Stated exercise: Every entry must be echoed exactly.
....
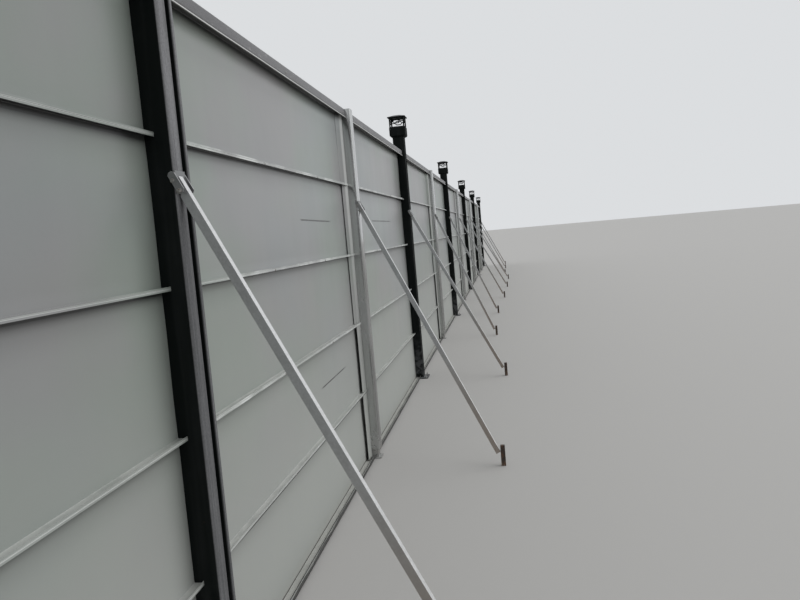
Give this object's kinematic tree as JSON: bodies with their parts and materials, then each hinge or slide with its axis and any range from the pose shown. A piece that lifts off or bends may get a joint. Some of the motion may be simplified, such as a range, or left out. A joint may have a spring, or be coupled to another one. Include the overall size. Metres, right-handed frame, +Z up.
{
  "type": "windbreak fence",
  "caption": "Long site windbreak fence of folded steel pan boards between box posts with pierced lantern caps, braced on one side to ground stakes.",
  "frame": {"origin": "middle of the underside of the base plate of the middle main post, at ground level", "axes": "+X along the fence, -Y towards the braced side, +Z up"},
  "size_m": [36.22, 1.151, 2.882],
  "materials": {
    "black_paint": "gloss",
    "grey_paint": "satin",
    "rail_paint": "matte",
    "galvanised_steel": "satin",
    "stake_steel": "matte"
  },
  "bodies": {
    "root": {"base_plates": "grey_paint", "bottom_channels": "grey_paint", "brace_brackets": "galvanised_steel", "braces": "galvanised_steel", "ground_stakes": "stake_steel", "intermediate_feet": "galvanised_steel", "intermediate_post_1": "galvanised_steel", "intermediate_post_2": "galvanised_steel", "intermediate_post_3": "galvanised_steel", "intermediate_post_4": "galvanised_steel", "intermediate_post_5": "galvanised_steel", "intermediate_post_6": "galvanised_steel", "main_post_1": "black_paint", "main_post_2": "black_paint", "main_post_3": "black_paint", "main_post_4": "black_paint", "main_post_5": "black_paint", "main_post_6": "black_paint", "main_post_7": "black_paint", "post_cap_1": "black_paint", "post_cap_2": "black_paint", "post_cap_3": "black_paint", "post_cap_4": "black_paint", "post_cap_5": "black_paint", "post_cap_6": "black_paint", "post_cap_7": "black_paint", "top_rail_1": "rail_paint", "top_rail_2": "rail_paint", "top_rail_3": "rail_paint", "top_rail_4": "rail_paint", "top_rail_5": "rail_paint", "top_rail_6": "rail_paint", "wall_panel_1a": "grey_paint", "wall_panel_1b": "grey_paint", "wall_panel_2a": "grey_paint", "wall_panel_2b": "grey_paint", "wall_panel_3a": "grey_paint", "wall_panel_3b": "grey_paint", "wall_panel_4a": "grey_paint", "wall_panel_4b": "grey_paint", "wall_panel_5a": "grey_paint", "wall_panel_5b": "grey_paint", "wall_panel_6a": "grey_paint", "wall_panel_6b": "grey_paint"}
  },
  "joints": []
}
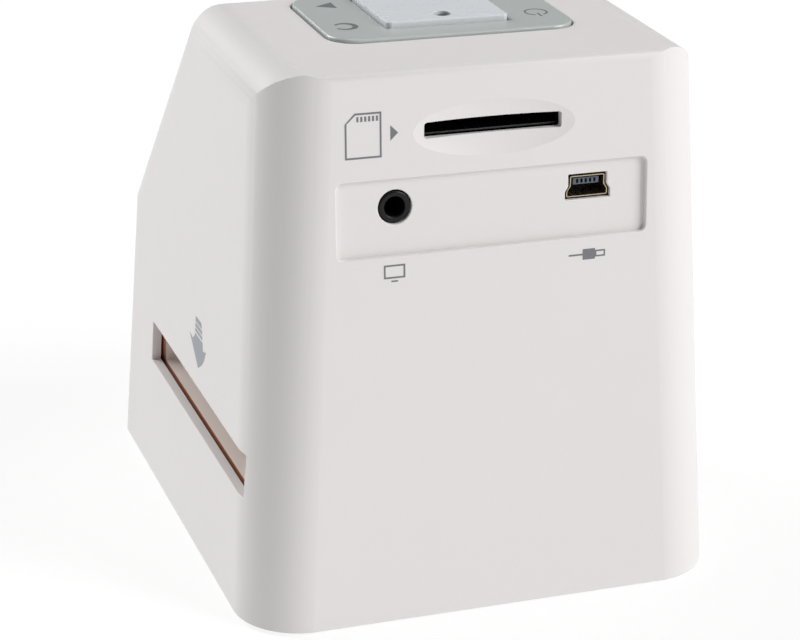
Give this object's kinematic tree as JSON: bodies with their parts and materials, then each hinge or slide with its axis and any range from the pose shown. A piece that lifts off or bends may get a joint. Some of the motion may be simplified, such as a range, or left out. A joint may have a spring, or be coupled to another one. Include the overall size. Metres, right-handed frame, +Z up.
....
Written solution:
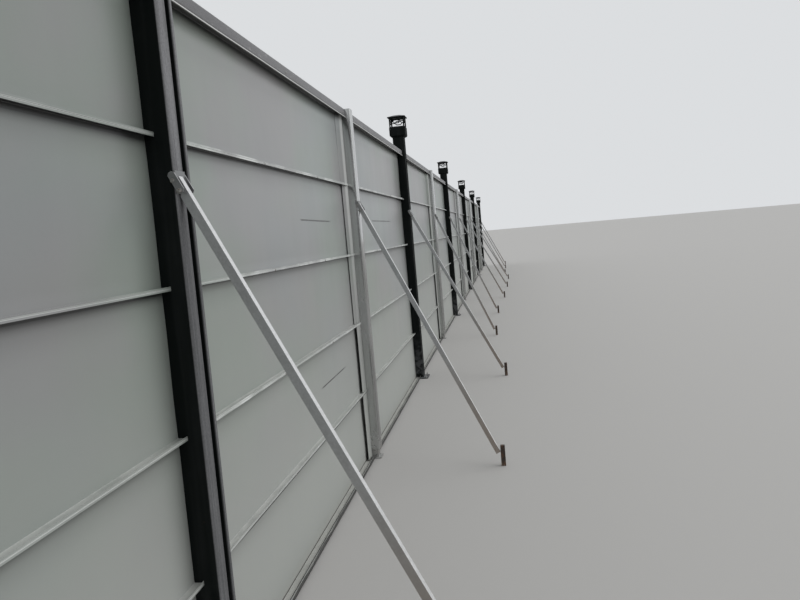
Give this object's kinematic tree as JSON: bodies with their parts and materials, then each hinge or slide with its axis and any range from the pose shown. A piece that lifts off or bends may get a joint. Some of the motion may be simplified, such as a range, or left out. A joint may have a spring, or be coupled to another one. Include the overall size. Metres, right-handed frame, +Z up.
{
  "type": "windbreak fence",
  "caption": "Long site windbreak fence of folded steel pan boards between box posts with pierced lantern caps, braced on one side to ground stakes.",
  "frame": {"origin": "middle of the underside of the base plate of the middle main post, at ground level", "axes": "+X along the fence, -Y towards the braced side, +Z up"},
  "size_m": [36.22, 1.151, 2.882],
  "materials": {
    "black_paint": "gloss",
    "grey_paint": "satin",
    "rail_paint": "matte",
    "galvanised_steel": "satin",
    "stake_steel": "matte"
  },
  "bodies": {
    "root": {"base_plates": "grey_paint", "bottom_channels": "grey_paint", "brace_brackets": "galvanised_steel", "braces": "galvanised_steel", "ground_stakes": "stake_steel", "intermediate_feet": "galvanised_steel", "intermediate_post_1": "galvanised_steel", "intermediate_post_2": "galvanised_steel", "intermediate_post_3": "galvanised_steel", "intermediate_post_4": "galvanised_steel", "intermediate_post_5": "galvanised_steel", "intermediate_post_6": "galvanised_steel", "main_post_1": "black_paint", "main_post_2": "black_paint", "main_post_3": "black_paint", "main_post_4": "black_paint", "main_post_5": "black_paint", "main_post_6": "black_paint", "main_post_7": "black_paint", "post_cap_1": "black_paint", "post_cap_2": "black_paint", "post_cap_3": "black_paint", "post_cap_4": "black_paint", "post_cap_5": "black_paint", "post_cap_6": "black_paint", "post_cap_7": "black_paint", "top_rail_1": "rail_paint", "top_rail_2": "rail_paint", "top_rail_3": "rail_paint", "top_rail_4": "rail_paint", "top_rail_5": "rail_paint", "top_rail_6": "rail_paint", "wall_panel_1a": "grey_paint", "wall_panel_1b": "grey_paint", "wall_panel_2a": "grey_paint", "wall_panel_2b": "grey_paint", "wall_panel_3a": "grey_paint", "wall_panel_3b": "grey_paint", "wall_panel_4a": "grey_paint", "wall_panel_4b": "grey_paint", "wall_panel_5a": "grey_paint", "wall_panel_5b": "grey_paint", "wall_panel_6a": "grey_paint", "wall_panel_6b": "grey_paint"}
  },
  "joints": []
}
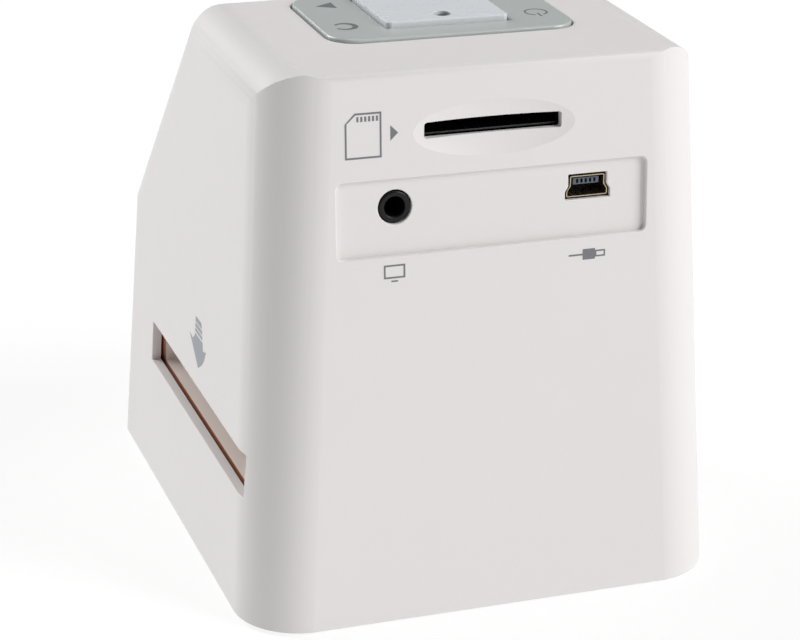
Give this object's kinematic tree as JSON: bodies with their parts and materials, then each hinge or slide with its axis and any range from the pose shown. A piece that lifts off or bends may get a joint. Some of the motion may be simplified, such as a range, or left out. A joint may have a spring, or be coupled to another one. Include the overall size. Metres, right-handed frame, +Z up.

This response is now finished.